El apartamento es uno de esos viejos y enormes edificios del West Side, espacioso y de techos altos, con una atmósfera de distinción intelectual por el simple hecho de que muchos críticos, poetas, dramaturgos y coreógrafos han vivido en apartamentos parecidos en este mismo barrio. Una gigantesca sala con grandes ventanales que dan a la avenida West End; un comedor normal; una cocina espaciosa; un dormitorio principal; el cuarto del chico; el cuarto de servicios; dos cuartos de baño. Todo para Judith y su cachorro. El alquiler es muy caro, pero Judith se las arregla para pagarlo. Al mes recibe más de mil dólares de su ex marido, y gana un sueldo que no está mal trabajando de revisora y traductora. Además, obtiene los intereses de unas acciones que le eligió astutamente hace unos años un amante de Wall Street; las compró con su parte heredada de los ahorros sorprendentemente cuantiosos de nuestros padres. (Lo que yo heredé sirvió para pagar deudas acumuladas; todo se derritió como la nieve en junio.)

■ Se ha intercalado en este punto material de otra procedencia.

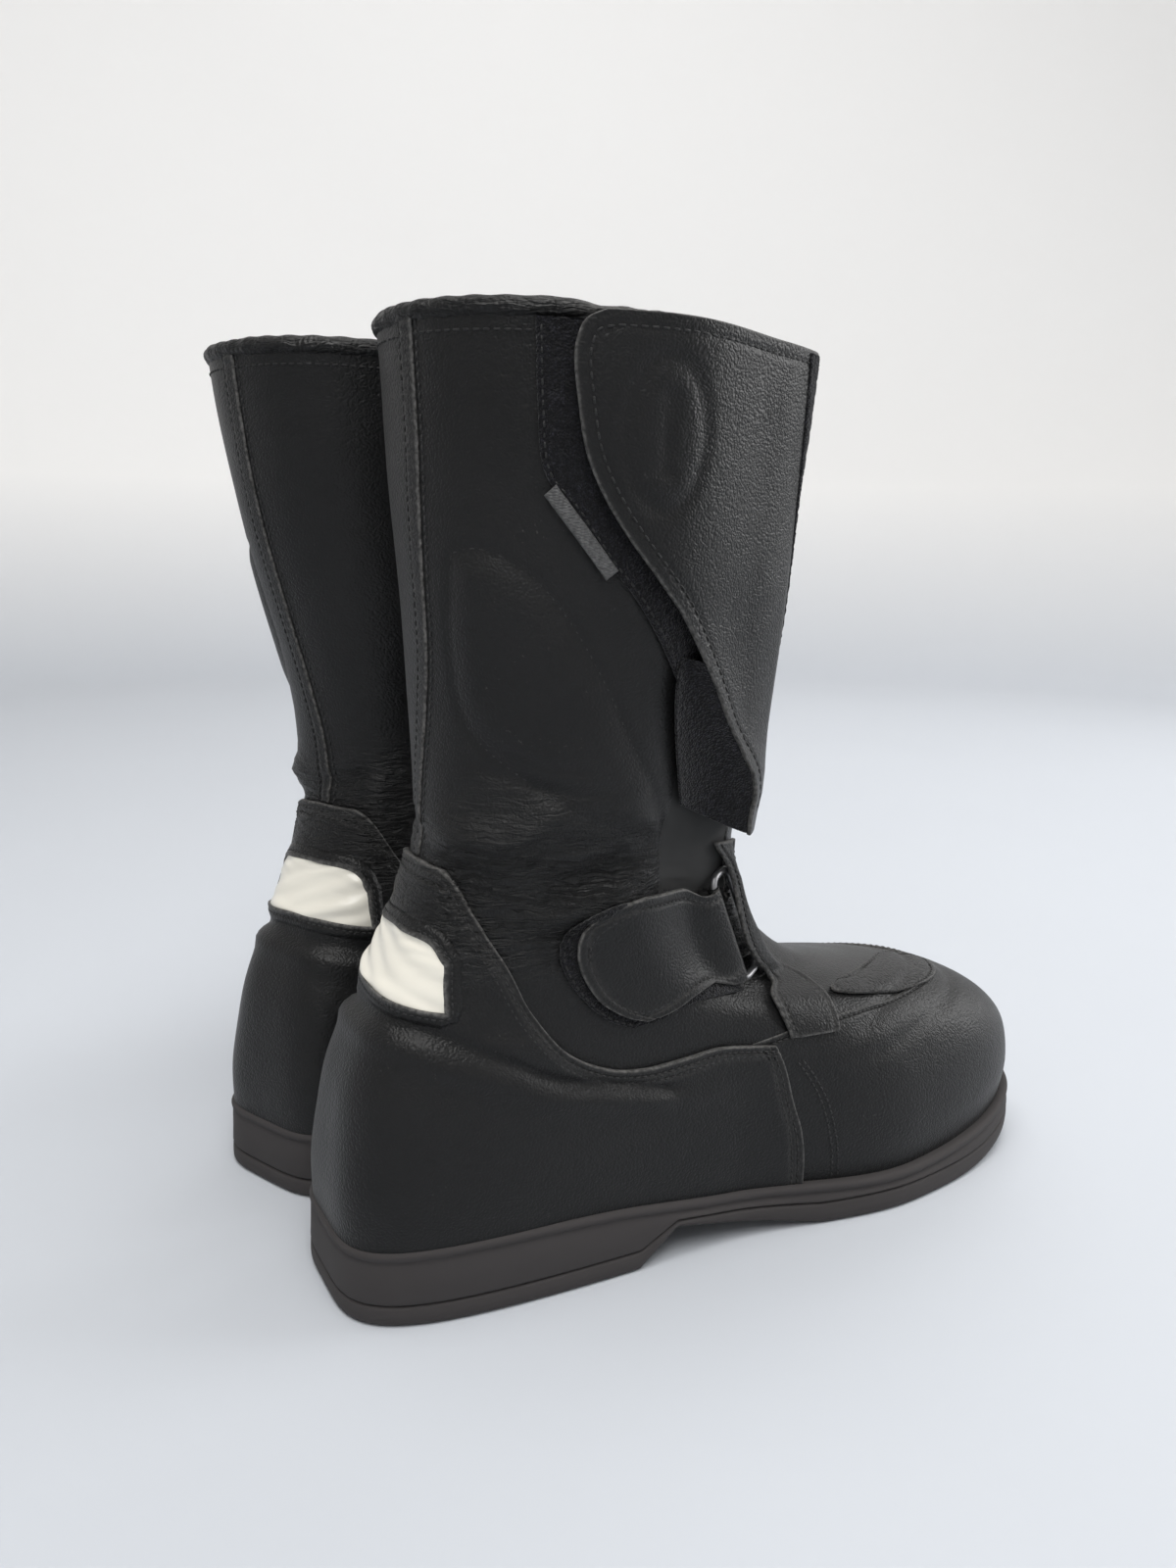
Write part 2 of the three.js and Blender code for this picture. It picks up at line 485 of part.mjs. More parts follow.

Una mitad del apartamento está amueblada al estilo del Greenwich Village de 1960 y la otra al de la Elegancia Urbana de 1970: negras lámparas de pie, sillas grises de cuerda, estanterías para libros de ladrillo rojo, grabados baratos y botellas de Chianti cubiertas de cera, por un lado; sillones de cuero, cerámicas Hopi, serigrafías psicodélicas, mesitas de café con tablero de vidrio y cactos dentro de macetas enormes, por el otro. Sonatas de clavicordio de Bach tintinean desde el sistema de altavoces de mil dólares. El piso, oscuro como el ébano y brillante como un espejo, reluce entre las espesas y tupidas alfombras. Un montón de libros de tapas rotas están desordenadamente colocados en una pared. Frente a ella hay dos cajones cerrados de madera que contienen botellas de vino. Ésta sí que es una buena vida. Buena y desgraciada.

Sentado a unos seis metros de mí, junto a la ventana, Paul está jugando con un complicado juguete de plástico, no deja de mirarme con aire de desconfianza. Un chico moreno, delgado y tenso como su madre, reservado, frío. No nos queremos: he estado dentro de su cabeza y sé lo que piensa sobre mí. Para él sólo soy uno de los muchos hombres que hay en la vida de su madre; en mí no ve a un verdadero tío que sea totalmente diferente de los innumerables tíos sustitutos que siempre se quedan a dormir. Supongo que piensa que soy simplemente otro de sus amantes, pero que se deja ver con más asiduidad que el resto. Un error totalmente comprensible. Pero mientras siente resentimiento hacia los otros sólo porque compiten con él por el afecto de su madre, a mí me mira con frialdad porque cree que le he causado dolor; me tiene antipatía en consideración a ella. ¡Con qué sagacidad ha percibido la red de hostilidades y tensiones que durante décadas ha delineado y definido mi relación con Judith! Así que soy un enemigo, si pudiera me destriparía.

Bebo un sorbo, escucho a Bach, le sonrío falsamente al chico e inhalo el aroma de la salsa de tallarines. Mi poder está prácticamente inmóvil; trato de no usarlo mucho aquí, pero de cualquier forma hoy su recepción es débil. Al cabo de un rato, Judith sale de la cocina y, cruzando la sala como un relámpago, dice:

—Ven, mientras me visto, hablamos, Duv.

La sigo hasta su dormitorio y me siento sobre la cama; coge su ropa y la lleva al cuarto de baño contiguo, dejando la puerta abierta sólo un par de centímetros. La última vez que la vi desnuda tenía siete años.

—Me alegra que al fin te hayas decidido a venir —me dice.

—A mí también.

—Aunque no tienes muy buen aspecto.

—Sólo estoy un poco hambriento, Jude.

—Eso se arregla en cinco minutos.

Sonido de agua que corre. Dice algo más; el ruido del desagüe ahoga sus palabras. Le echo una mirada perezosa a la habitación. Una camisa blanca de hombre, demasiado grande para Judith, cuelga descuidadamente de la perilla del armario. Sobre la mesita de noche hay dos gruesos volúmenes con aspecto de libros de texto, Neuroendocrinología analítica y Estudios de la psicología de la termorregulación . Lectura impropia de Judith. Quizá le han encargado que los traduzca al francés. Aunque son ejemplares nuevos, uno fue publicado en 1964 y el otro en 1969. Ambos del mismo autor: K. F. Silvestri, doctor en Medicina, doctor en Filosofía.